Friday, March 20, 2015

Schoolgirl Art Exhibit and Talk - Barton-Pell Mansion Museum

The Barton-Pell Mansion Museum in the Bronx, NY has just opened an exhibit of private embroderies from female academies.  Those of you who have loved Betsy Krieg Salm's work or taken the May Your Hands courses would be especially interested in this exhibit!

It runs from March 1st, 2015 - June 21st, 2015.

There are a few lovely add-on's to the exhibit for those too far away to attend - such as this article by the collectors who are curating the event.

A talk by the Gemmill's will be given on Thursday, April 16, 2015 at 7:30 pm.  Registration is required.


Schoolgirl Art


BARTOW-PELL MANSION MUSEUM ANNOUNCES SPRING EXHIBIT OF 19th-CENTURY SCHOOLGIRL ART FROM FEMALE ACADEMIES

Bronx, NY, January 20, 2015Bartow-Pell Mansion Museum (BPMM) will exhibit a unique selection of early 19th-century American schoolgirl embroideries and watercolors from the collection of William and Sally Gemmill starting March 1st. The exhibition, Accomplished Women: Schoolgirl Art from Female Academies in the Early Nineteenth Century, offers a special opportunity for the public to see beautiful and rare works from a major private collection. Twelve pieces in total will be included in the exhibition, among them a mourning embroidery by Abigail Walkerpart of Bartow-Pell’s permanent collection—which will be viewed in a rich new context in the spring show.
William and Sally Gemmill are collectors and independent researchers of American schoolgirl art during the first quarter of the 19th century, focusing primarily on the academies of New England and the mid-Atlantic. They are the authors of a recently published article in Antiques and Fine Arts magazine on their discovery of the Charlestown Academy as the source of several previously unidentified silk embroideries and have been speakers at symposiums at the American Folk Art Museum and at Bates College as part of the Maine Folk Art Trail.

In the late 18th and early 19th centuries, exclusive female academies for well-to-do young women began to sprout up all over New England. While reading, writing, and arithmetic were all part of the regular curriculum at these schools, a strong emphasis was placed on embroidery, drawing, and other arts, not only as an outlet for artistic expression, but also as material testimony to the young women’s accomplishments and their families’ social standings.

Memorials, family registers, historical scenes, allegories, maps, heraldry, and grisaille compositions based on engravings provided the subject matter for many of the fine pictorial silk embroideries and watercolors made in these schools in the early part of the 19th century. These precious artworks, many of which will be on view for the first time in the spring exhibition, were often placed in handsome gilt frames with eglomise (reverse painting on glass) mats and were an expensive and labor-intensive version of the student art projects that parents proudly display today.

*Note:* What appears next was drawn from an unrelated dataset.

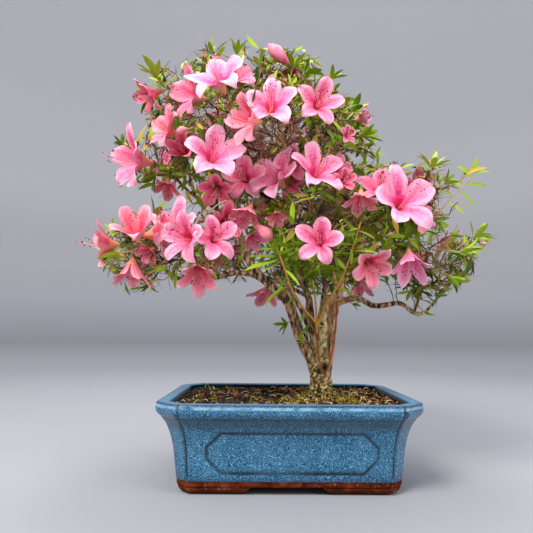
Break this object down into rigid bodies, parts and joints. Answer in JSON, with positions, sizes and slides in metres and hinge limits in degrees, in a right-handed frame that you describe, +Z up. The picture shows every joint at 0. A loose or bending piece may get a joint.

“We are delighted that the Gemmills have agreed to share some of the pieces from their extraordinary collection with Bartow-Pell Mansion Museum,” said Margaret Highland, Education Director and Curator at BPMM. “Our 19th-century Greek Revival historic house is an ideal setting for an exhibition of this nature, and we are looking forward to opening the show to the public this spring.”

Accomplished Women: Schoolgirl Art from Female Academies in the Early Nineteenth Century will be on view from March 1 to June 21, 2015, and is free with museum admission. The museum is open to the public Wednesday, Saturday, and Sunday from noon to 4:00 p.m.